━━━ Data lines

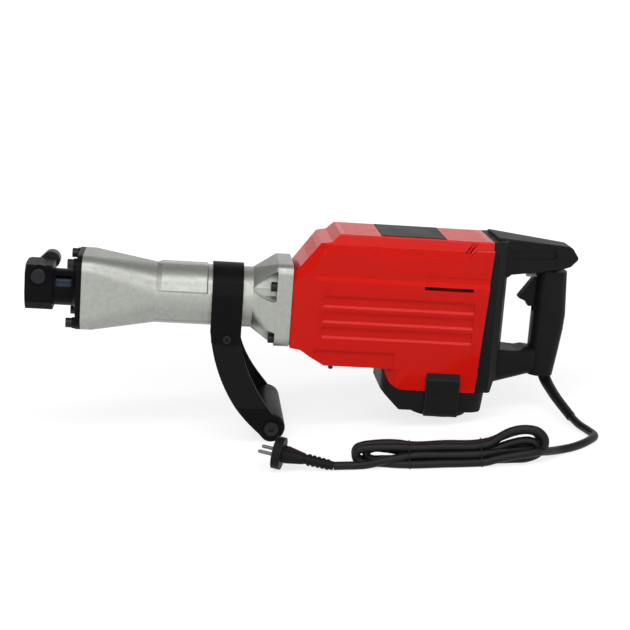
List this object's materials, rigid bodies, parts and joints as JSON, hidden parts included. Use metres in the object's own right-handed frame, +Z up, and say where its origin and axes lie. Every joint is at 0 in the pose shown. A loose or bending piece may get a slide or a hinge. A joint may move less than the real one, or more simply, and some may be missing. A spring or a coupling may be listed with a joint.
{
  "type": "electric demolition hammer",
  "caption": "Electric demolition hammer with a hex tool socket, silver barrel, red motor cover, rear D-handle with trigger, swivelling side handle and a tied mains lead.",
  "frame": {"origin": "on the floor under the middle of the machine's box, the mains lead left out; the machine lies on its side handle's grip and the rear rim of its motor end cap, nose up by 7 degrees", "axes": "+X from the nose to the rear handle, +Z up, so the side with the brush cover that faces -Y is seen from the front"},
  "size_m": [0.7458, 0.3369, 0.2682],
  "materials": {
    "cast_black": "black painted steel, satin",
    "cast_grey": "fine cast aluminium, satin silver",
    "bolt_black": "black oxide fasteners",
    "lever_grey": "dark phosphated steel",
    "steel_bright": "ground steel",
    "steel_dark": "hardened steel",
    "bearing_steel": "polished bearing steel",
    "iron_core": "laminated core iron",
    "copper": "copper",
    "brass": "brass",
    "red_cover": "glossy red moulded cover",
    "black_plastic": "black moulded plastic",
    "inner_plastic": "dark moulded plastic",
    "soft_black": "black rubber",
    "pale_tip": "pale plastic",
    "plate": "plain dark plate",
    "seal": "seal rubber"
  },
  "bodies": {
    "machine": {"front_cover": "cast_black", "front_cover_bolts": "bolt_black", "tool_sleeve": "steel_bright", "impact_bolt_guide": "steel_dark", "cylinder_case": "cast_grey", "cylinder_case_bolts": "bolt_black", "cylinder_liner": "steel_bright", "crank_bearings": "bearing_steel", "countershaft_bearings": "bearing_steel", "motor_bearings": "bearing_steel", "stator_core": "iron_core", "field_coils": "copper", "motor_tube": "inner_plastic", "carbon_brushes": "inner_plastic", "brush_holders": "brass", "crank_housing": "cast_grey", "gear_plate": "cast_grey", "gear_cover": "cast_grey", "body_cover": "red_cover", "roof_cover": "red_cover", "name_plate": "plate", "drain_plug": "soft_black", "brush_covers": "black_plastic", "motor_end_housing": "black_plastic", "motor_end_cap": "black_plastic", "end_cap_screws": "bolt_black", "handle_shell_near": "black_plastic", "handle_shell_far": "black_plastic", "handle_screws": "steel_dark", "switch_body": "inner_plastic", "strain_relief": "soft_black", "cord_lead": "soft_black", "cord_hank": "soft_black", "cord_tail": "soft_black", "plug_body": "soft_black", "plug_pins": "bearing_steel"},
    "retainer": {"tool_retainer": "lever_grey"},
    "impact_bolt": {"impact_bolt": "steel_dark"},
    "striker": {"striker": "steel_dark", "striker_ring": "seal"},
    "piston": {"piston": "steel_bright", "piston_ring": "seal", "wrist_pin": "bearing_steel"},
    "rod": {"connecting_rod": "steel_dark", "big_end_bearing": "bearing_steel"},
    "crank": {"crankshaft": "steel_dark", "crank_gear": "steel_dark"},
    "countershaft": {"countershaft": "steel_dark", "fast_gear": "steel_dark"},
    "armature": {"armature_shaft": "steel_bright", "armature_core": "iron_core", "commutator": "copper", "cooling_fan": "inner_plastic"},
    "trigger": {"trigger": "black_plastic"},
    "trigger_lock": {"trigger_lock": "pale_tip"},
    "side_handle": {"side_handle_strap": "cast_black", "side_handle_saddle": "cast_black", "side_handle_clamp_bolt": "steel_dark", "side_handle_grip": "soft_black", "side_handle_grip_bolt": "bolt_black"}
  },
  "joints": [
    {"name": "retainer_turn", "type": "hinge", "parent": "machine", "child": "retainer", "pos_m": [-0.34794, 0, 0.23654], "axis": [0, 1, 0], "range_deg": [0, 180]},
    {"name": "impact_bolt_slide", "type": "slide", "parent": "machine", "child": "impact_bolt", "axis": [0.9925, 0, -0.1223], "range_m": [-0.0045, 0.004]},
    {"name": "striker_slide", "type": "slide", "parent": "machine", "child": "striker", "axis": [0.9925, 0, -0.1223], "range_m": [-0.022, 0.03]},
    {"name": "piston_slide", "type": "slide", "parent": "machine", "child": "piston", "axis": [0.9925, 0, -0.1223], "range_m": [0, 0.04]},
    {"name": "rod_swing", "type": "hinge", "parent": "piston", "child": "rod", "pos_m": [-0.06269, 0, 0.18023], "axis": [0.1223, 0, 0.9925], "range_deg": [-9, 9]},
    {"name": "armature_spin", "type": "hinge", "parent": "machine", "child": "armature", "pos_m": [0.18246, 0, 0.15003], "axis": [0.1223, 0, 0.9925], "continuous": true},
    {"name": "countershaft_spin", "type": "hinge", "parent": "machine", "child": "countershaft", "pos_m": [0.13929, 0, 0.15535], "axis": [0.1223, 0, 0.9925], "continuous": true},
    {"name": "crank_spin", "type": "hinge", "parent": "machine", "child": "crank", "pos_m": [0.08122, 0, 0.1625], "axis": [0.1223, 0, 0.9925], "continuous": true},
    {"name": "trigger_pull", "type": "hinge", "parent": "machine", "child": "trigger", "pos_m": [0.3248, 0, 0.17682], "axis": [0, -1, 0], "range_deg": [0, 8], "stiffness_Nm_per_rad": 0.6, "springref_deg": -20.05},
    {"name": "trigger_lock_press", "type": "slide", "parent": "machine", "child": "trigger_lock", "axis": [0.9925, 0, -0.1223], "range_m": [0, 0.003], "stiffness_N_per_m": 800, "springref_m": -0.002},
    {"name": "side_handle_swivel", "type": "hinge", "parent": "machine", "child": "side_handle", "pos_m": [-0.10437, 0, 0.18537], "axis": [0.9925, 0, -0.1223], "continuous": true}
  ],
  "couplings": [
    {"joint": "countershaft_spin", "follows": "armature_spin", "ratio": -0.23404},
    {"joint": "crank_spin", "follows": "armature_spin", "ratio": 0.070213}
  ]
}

━━━━━━

**Problem to work on**
Copy out every line from the data above that has "bodies" in it.

**Problem solution**
List this object's materials, rigid bodies, parts and joints as JSON, hidden parts included. Use metres in the object's own right-handed frame, +Z up, and say where its origin and axes lie. Every joint is at 0 in the pose shown. A loose or bending piece may get a slide or a hinge. A joint may move less than the real one, or more simply, and some may be missing. A spring or a coupling may be listed with a joint.
  "bodies": {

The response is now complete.